Une progression …
Le poids des collectivités locales dans les politiques sociales a progressé ces 10 dernières années. Les uns y verront l’abandon d’un Etat protecteur, pourtant garant de la solidarité nationale. Les autres y verront un progrès : proximité entre les politiques sociales et les administrés. Certains seront ambivalents : intérêt mais complexité des dispositifs, amélioration des réponses mais coûts transférés aux collectivités sans compensation, etc… Il convient d’en prendre la mesure, en partant du point initial, la décentralisation de 1982. Les conseils généraux y ont acquis la responsabilité de la gestion de l’action sociale, spécifiquement l’aide sociale obligatoire en faveur des personnes âgées, personnes handicapées, familles et de l’enfance.
… avec sa genèse
L’édifice de l’époque s’est encore enrichi, renforçant la complexité initiale des responsabilités : commune, département, région, Etat déconcentré, Etat central, puis Europe, mécanismes Etat-région, communautés de communes. La charge des responsabilités sociales des départements a subi deux progressions considérables.
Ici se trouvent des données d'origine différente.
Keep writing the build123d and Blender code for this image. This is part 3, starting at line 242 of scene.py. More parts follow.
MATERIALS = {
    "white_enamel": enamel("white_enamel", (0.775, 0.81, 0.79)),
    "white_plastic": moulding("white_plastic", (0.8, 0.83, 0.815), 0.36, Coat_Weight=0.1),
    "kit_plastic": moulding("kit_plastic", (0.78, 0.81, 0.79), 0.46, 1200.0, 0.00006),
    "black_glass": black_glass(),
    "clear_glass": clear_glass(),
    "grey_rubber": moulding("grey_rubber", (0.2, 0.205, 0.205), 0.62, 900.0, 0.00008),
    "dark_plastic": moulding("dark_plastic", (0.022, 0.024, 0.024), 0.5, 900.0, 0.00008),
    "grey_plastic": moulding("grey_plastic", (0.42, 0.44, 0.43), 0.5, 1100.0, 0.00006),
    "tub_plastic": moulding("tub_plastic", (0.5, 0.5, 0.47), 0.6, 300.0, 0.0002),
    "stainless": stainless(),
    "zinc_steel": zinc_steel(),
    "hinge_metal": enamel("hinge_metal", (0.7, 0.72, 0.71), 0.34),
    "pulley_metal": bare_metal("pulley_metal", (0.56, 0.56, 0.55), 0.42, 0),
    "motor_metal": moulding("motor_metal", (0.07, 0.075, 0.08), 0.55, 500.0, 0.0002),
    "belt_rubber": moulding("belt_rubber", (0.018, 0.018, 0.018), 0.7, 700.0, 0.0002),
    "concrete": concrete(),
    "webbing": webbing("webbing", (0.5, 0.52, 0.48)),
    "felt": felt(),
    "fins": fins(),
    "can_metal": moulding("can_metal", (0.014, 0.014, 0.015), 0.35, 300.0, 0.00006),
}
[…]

La première est bien connue : c’est l’arrivée du RMI fin 1988 et la prise en charge (avec compensation financière par l’Etat) par les conseils généraux des actions d’insertion, le I du RMI. La deuxième progression, moins connue du grand public, est liée à un ensemble de réformes sur 5 ans : nouvelle étape de la décentralisation (2004), augmentation des réponses engagées en faveur des personnes âgées ou handicapées (1998 à 2005).
- Avec la nouvelle étape de la décentralisation, le transfert de la gestion du RMI a été total en direction des départements : au-delà du volet insertion, l’instruction et le versement de l’allocation. Ces dépenses ont été compensées par l’Etat et la CAF. A également été actée une plus grande responsabilité des conseils généraux sur les dispositifs d’action éducative judiciaire (en dehors de la délinquance) dans une expérimentation appelée, à terme, à s’élargir.
- La prise en charge de la dépendance a d’abord concerné les personnes âgées : prestation sociale dépendance (PSD) et l’allocation compensatrice tierce personne (ACTP) remplacées depuis 2002 par l’allocation personnalisée d’autonomie (APA). Elle s’est amplifiée avec la création des Maisons Départementales des Personnes Handicapées (MDPH), des fonds de compensation et leur pilotage fort par les départements.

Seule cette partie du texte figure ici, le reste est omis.